Только после этого расхождения начали складываться и рельефно выступать оба указанные нами типичные настроения: жизнерадостное, оптимистическое, бодрое — разночинца и мрачное, пессимистическое, угнетенное — кающихся элементов. Вокруг этих двух настроений группировались оба течения народолюбивой интеллигенции, определяясь нередко в гораздо большей мере указанными психологическими факторами, чем социальным происхождением и положением. Дело в том, что и разночинец, и кающийся дворянин не имели под собой той прочной классовой подпочвы, которая властно определяет и направляет развитие взглядов, вкусов, понятий данной общественной группы; оба они происходили из отживающей, неспособной к самостоятельной общественной жизни среды. Разночинец, как это видно из самого названия, являлся продуктом разложения, отбросом разных социальных групп. Происходил ли он из разлагающегося как сословие крестьянства, или из недоразвившейся в России до самостоятельной роли мелкой буржуазии, или же из неустойчивых групп, как духовенство и мелкое чиновничество, — всегда в основе его психологии лежал разрыв с родной средой. Являясь по отношению к этой среде как бы «избыточным населением», колонистом, ищущим счастья вне родных условий, он отрицает и экономические условия ее жизни, и ее социальную роль, и ее типичную психологию. Конечно, в зависимости от силы этого отрицания и от степени проникновения его психологии элементами мещанства определяется и та среда, в которой он будет объекти- ровать свою новую идеологию, среда, к которой на службу он пойдет.
Нельзя не отметить, что теперь, когда капиталистические отношения и соответствующая им степень дифференциации общества приняли в России вполне определенные формы, громадный процент разночинцев растворяется в буржуазной среде; но в половине 70-х годов, в период еще слабой дифференциации, разночинец был по преимуществу народолюбив и в народной среде искал осуществления своих идеалов.
Несколько иной, хотя не менее неустойчивой, была социальная подпочва другого течения — кающегося дворянства. Происходя из тех слоев землевладельческого дворянства, которые, в силу экономического и социального характера своего быта, не могли приспособиться к новым буржуазно-капиталистическим методам хозяйства и мышления, это течение явилось, таким образом, продуктом оскудевающей, разлагающейся, обреченной на гибель общественной группы. Из родной среды оно вынесло отрицание этой среды, отрицание ее греховного прошлого и в то же время враждебное отношение к новому нарождающемуся буржуазному порядку.

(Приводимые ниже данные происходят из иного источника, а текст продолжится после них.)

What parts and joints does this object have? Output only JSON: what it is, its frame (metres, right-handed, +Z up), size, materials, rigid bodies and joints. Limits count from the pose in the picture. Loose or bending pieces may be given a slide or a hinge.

Психология этого течения определялась желанием сохранить поэзию «вишневых садов» при необузданном товарном обращении, определялась переходными условиями между крепостным и капиталистическим хозяйством. Неудивительно, что кающихся потянуло в деревню, уже освобожденную от крепостной зависимости и еще не вовлеченную в торговый оборот буржуазного хозяйства.
Таким образом, психология кающегося дворянина также характеризуется отрицанием родной среды, но это отрицание — в противоположность разночинскому — нерешительное и половинчатое. Те единичные лица и группы, которые в силах были преодолеть эту половинчатость, уходили окончательно в ряды разночинцев.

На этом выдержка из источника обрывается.